If instead the name is not earlier in the alphabet than “Herman,” we’ll leave `max` at 23 and change `min` to 12.

This ends the loop. The range starts at 0-23. After the first time through the loop, the range will be either 0–11 or 12–23, depending on the name selected. Since `min` is still less than `max` in either case, we’ll go through the loop again and narrow the range down from twelve to six items. We’ll keep doing this until `min` and `max` are the same.

You can take a look at the code in action here: view binary search. (Be sure to view the messages I added to the JavaScript console so you can walk through the search step by step: View > Developer > JavaScript Console in Chrome, then Refresh.) If your opponent has selected Susan, these are the six questions you’ll ask in this binary search.

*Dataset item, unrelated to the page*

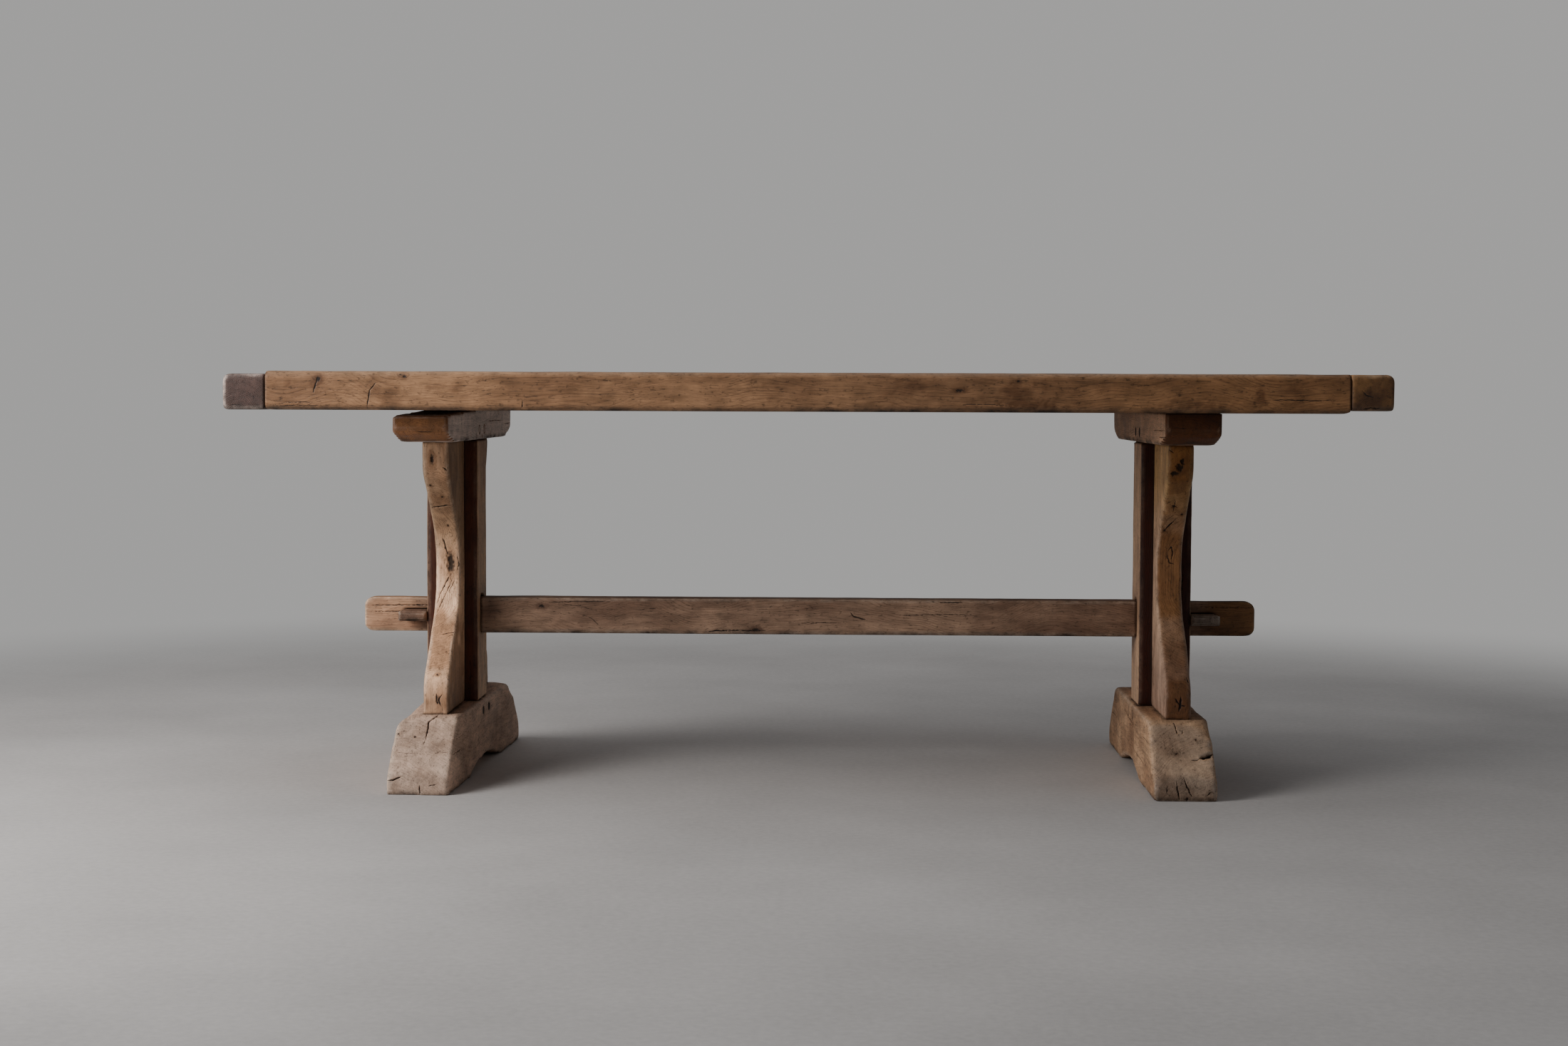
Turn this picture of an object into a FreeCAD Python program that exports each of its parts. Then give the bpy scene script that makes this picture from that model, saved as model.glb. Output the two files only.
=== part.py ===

1. Does your character’s name come before Herman alphabetically? No
2. Does your character’s name come before Philip alphabetically? No
3. Does your character’s name come before Sam alphabetically? No
4. Does your character’s name come before Susan alphabetically? No
5. Does your character’s name come before Tom alphabetically? Yes
6. Guess: Is your character Susan? Yes
Should Hasbro add more female characters? I think that’s a societal issue bigger than the game mechanics. It is worth mentioning that Guess Who? is a game for players ages 6 and up, and I doubt many of them (children and grown-ups alike) are worried about the efficiency of their algorithm. If the distribution were even, I suspect that more people would ask “Is your character female?” as their first question. That could make the game less variable and exciting, but it also might cause players to learn the optimal strategy and the basics of efficient dichotomic searches.